= ISRAEL21c =

ISRAEL21c is an American online magazine focused on technological and scientific advances made by researchers in Israel, and on covering of Israeli society and culture. The headquarters is in San Francisco.

==History==
Israel21c was founded in December 2000 by two Silicon Valley tech entrepreneurs, Éric Benhamou, chairman of 3Com and Palm, and Zvi Alon, one of the founders and owners of Netvision. Alon was born in Israel, while Benhamou was born in Algeria, became a refugee at the time of Algerian independence, and grew up in France.
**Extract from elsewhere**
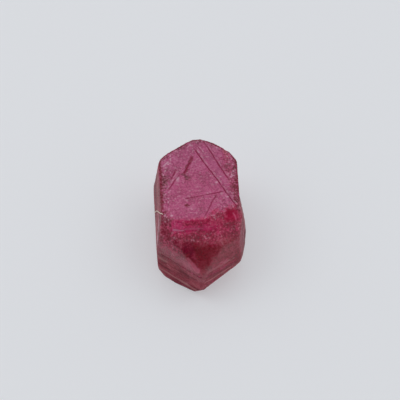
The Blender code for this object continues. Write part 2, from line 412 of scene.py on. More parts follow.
CROWN = Facet(-35.7, 60, 5.43, 5.0, Finish.DULL)
# its finish is the painted shadow under the chipped foot
FOOT_BREAK = Facet(-28, 112, 6.17, 0.05, Finish.FOOT_SHADOW)
FRONT_BREAK = Facet(8, 120, 7.0, 0.8, Finish.LINED)
CORNER_BREAK = Facet(-52, 97, 5.75, 0.0, Finish.LINED)
DARK_FRONT = Facet(2, 40, 7.43, BELT_TOP, Finish.DARK)
PALE_FRONT = FRONT_LEFT.upper()
RIGHT_FRONT = replace(FRONT_RIGHT.upper(), soft=0.25)
LEFT_RISER = Facet(4, 53, 3.1, TOP, Finish.CLEAR, soft=0.1, lowest=5.5)
RIGHT_RISER = Facet(29, 32, 2.72, TOP, Finish.MOTTLED, lowest=5.3)
LEFT_SHELF = Facet(3.8, 18, 3.52, 5.97, Finish.ETCHED, beyond=LEFT_RISER)
RIGHT_SHELF = Facet(14, 20, 4.8, 5.58, Finish.ETCHED, beyond=RIGHT_RISER)
RIGHT_WAIST = (Facet(100, 77, 4.2, BELT_TOP, Finish.SILKY),
               Facet(91.4, 87, 3.87, BELT_TOP, Finish.SILKY))
TOP_WALLS = UPPERS[:8]
WALLS = (FRONT_BREAK, CORNER_BREAK, *UNDERCUTS, *BELTS, *TOP_WALLS, *RIGHT_WAIST)
FACES = (*WALLS, LEVEL_TOP, FOOT_BREAK, SPECKLED_SLOPE, CROWN, DARK_FRONT, RIGHT_FRONT, PALE_FRONT,
         LEFT_SHELF, RIGHT_SHELF, LEFT_RISER, RIGHT_RISER)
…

The founding executive vice-president is Larry Weinberg. The two founded Israel21c in response to the negative news coverage of Israel during the Second Intifada.

==Magazine==
The magazine focuses on Israeli achievements in research science, medicine, technology and culture. Weinberg told the Haaretz newspaper that "We look for any product, patent, technological device, pharmaceutical, company, NGO, event or person that can show Americans how Israel adds value to American life or shares the values that underpin American life." ISRAEL21c not only assigns journalists to cover such stories, it acts as a wire service providing copy to English-language newspapers and magazines.

A number of chapters in the 2005 book Israel in the World: Changing Lives Through Innovation, were drawn from ISRAEL21c magazine articles.

The 2018 American Jewish Yearbook describes ISRAEL21c magazine as being recognized "as the single most diverse and reliable source of news and information about 21st century Israel" and the magazine's content is used aby "news sources, bloggers and businesses" worldwide.

==Media==
In 2002, during the Second Intifada ISRAEL21c produced a television advertising campaign focused on everyday life in Israel and Israel's democratic government. The ads showed Israel in a positive light. CNN refused to air the ads asserting a duty to "avoid inflaming volatile situations or endangering its correspondents." ISRAEL21c bought airtime from local CNN affiliates.